Although these two letters by Lewis to Greeves do not mention Griffiths, they are essential reading to understand Lewis’ decision to enter the Christian fold. Lewis did, much later (December 21 1941), in a letter to Griffiths, mention how Dyson and Tolkien were “the immediate human carriers” of his entrance into the Christian fold. Griffiths was already, at this time, on his Roman Catholic way, and it was his commitment to Roman Catholicism that led to some of the earliest tensions between Lewis and Griffiths.

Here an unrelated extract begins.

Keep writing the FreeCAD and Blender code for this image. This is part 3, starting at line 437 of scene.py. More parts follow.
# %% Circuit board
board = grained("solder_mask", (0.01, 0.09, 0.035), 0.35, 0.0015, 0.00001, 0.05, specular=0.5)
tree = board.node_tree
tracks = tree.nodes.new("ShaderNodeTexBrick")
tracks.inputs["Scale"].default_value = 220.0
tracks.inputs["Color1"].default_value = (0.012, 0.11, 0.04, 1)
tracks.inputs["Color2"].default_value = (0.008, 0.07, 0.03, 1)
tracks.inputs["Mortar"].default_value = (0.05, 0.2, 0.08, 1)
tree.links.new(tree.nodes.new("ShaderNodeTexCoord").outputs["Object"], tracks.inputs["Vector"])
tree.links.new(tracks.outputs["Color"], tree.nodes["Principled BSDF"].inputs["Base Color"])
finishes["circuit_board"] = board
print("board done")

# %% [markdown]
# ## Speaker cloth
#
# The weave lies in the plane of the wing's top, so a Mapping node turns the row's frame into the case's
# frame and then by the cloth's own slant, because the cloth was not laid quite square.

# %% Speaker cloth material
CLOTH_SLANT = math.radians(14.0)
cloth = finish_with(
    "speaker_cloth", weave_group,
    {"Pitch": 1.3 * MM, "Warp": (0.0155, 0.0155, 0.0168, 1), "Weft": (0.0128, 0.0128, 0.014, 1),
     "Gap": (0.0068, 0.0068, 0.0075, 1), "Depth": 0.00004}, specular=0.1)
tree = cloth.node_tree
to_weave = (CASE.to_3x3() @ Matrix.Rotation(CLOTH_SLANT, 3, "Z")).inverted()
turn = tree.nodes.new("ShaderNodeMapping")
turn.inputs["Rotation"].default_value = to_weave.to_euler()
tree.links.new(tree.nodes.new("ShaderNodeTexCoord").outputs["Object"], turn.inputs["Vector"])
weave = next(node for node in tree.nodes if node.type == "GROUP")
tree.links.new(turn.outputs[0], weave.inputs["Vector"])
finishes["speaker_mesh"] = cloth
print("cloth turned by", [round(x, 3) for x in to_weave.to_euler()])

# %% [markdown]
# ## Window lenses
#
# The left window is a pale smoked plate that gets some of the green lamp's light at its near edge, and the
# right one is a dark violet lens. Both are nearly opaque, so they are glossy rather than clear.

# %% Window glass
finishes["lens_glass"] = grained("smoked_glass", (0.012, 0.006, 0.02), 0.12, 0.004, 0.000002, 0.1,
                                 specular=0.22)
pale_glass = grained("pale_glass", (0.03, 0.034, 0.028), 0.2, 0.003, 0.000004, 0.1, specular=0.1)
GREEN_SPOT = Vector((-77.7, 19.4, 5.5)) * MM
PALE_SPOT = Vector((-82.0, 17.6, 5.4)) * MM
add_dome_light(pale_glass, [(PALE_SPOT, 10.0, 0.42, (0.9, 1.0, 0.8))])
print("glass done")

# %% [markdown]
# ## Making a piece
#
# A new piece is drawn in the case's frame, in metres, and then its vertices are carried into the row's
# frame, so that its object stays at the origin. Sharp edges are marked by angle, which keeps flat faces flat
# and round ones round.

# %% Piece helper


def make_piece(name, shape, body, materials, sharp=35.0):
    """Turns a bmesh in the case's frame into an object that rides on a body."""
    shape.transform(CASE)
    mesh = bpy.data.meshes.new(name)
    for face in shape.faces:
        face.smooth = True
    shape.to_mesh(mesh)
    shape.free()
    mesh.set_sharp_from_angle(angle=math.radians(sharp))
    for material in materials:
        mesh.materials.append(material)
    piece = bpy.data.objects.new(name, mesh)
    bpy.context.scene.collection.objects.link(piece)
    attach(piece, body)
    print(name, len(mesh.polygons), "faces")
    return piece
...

The October 1929 --June 1930 letters by Lewis to Greeves (when Griffiths is mentioned) are important primers for the longer correspondence between Lewis and Griffiths. Sadly so, the many letters by Griffiths to Lewis are not as extant and available as the Lewis letters to Griffiths. I now turn to the 40 letters from Lewis to Griffiths.

4

C.S. Lewis and Bede Griffiths:

Letters by Lewis

Letter 1: April 4 1934

Griffiths had written a letter to Lewis and Lewis was replying to the questions Griffiths had sent his way. Griffiths was a Roman Catholic by 1934 and very much committed to the monastic way of life. The reply by Lewis makes it abundantly clear that Griffiths had asked Lewis some rather trying and delicate questions that could, if handled insensitively,

test their relationship. Lewis was 36 years of age at the time, Griffiths was 28. Lewis, in the letter, makes it clear that both he and Griffiths share a catholic taste for the best of natural theology: the notion that pantheism, paganism and idealism were signposts for their pilgrimages is held high. Lewis does make it clear that he finds the Neo-Scholasticism in the Roman Catholic and Anglican traditions (as embodied in the thinking of Maritain and T.S. Eliot) rather troubling. Lewis confesses that he thinks both the Anglican and Roman Catholic way, at their modern worst, have much in common, although both share a classical heritage that Lewis applauds. Griffiths had asked Lewis about prayer and a few suggestions were offered by Lewis---Lewis then discussed, from a classical catholic position, his stance on those who have had no exposure to Christianity in this life----a most generous view that he draws from Dante and Aquinas.